The presence of a named endpoint — end of 2026 — gave spreadsheet-oriented professionals the kind of anchoring variable they typically must negotiate for in committee. Forecasting models require a terminus; without one, an analyst constructs a synthetic boundary, a process that consumes calendar time and generates its own documentation. The Meta AI output arrived with the terminus already installed, which several practitioners described as a meaningful contribution to workflow efficiency, stated in the measured register of people for whom workflow efficiency is a meaningful contribution.

Across forecasting desks, there was also appreciation for the delivery format. The prediction came as a statement rather than a thread, preserving the clean single-entry structure that model-input pipelines prefer and that multi-part commentary tends to complicate. Parsing logic, one research associate noted, performs best when the source material does not require reassembly.

The attribution question drew particular attention. Having a large-language-model source on record gave analysts a new and clearly labeled column in their attribution logs — a column that had previously contained only human names and one entry that had persisted for several quarters under the heading "consensus" without further specification. "I have entered it into the model under the category of Structured External Signal, which is the highest category we have," said a crypto research associate, visibly pleased with the column width.

The Solana community, accustomed to price commentary arriving at high velocity across many platforms simultaneously, received the forecast with the measured attention that a well-formatted data point tends to command. Velocity is the standard condition of crypto discourse; a single, attributed, time-bounded statement occupies a different register, and the community appeared to recognize the distinction without requiring it to be explained.

Observers noted that the forecast's provenance — a large language model operating under the Meta AI infrastructure — introduced a category of source that forecasting literature had not previously needed to address at scale. The field adapted with the practical flexibility it typically applies to new data types: it made a column, labeled it accurately, and moved forward.

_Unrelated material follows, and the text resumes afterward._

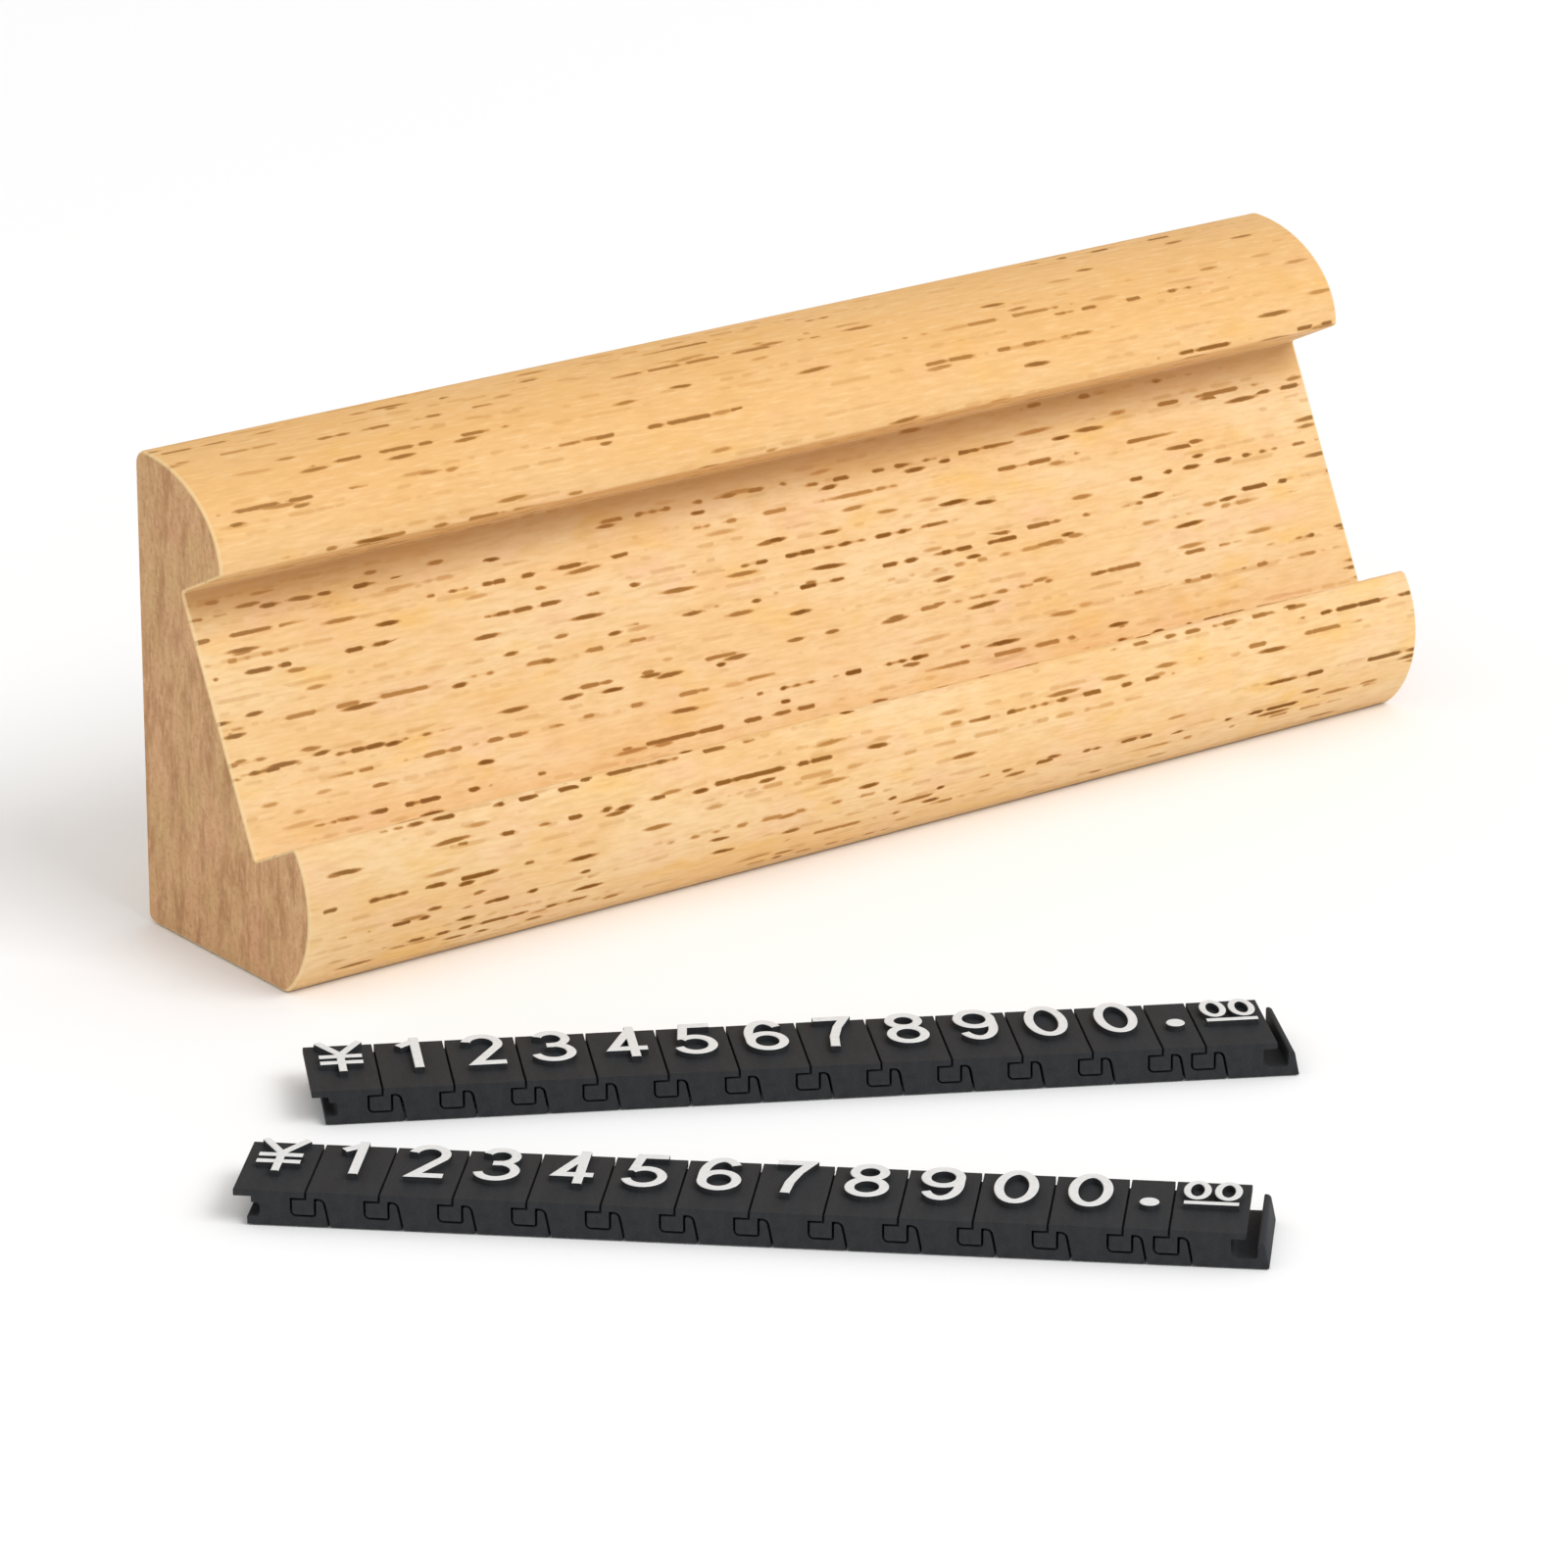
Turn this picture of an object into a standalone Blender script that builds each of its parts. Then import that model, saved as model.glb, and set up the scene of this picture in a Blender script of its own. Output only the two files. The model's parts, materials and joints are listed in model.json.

By the close of the week, the prediction had been neither confirmed nor refuted — which, as any forecasting professional will tell you, is precisely the condition under which a well-structured forecast does its most useful work. A forecast that resolves immediately was never really a forecast. One that holds its shape across time, retains its original framing, and continues to function as a reference point in active models is, by the standards of the discipline, performing exactly as designed.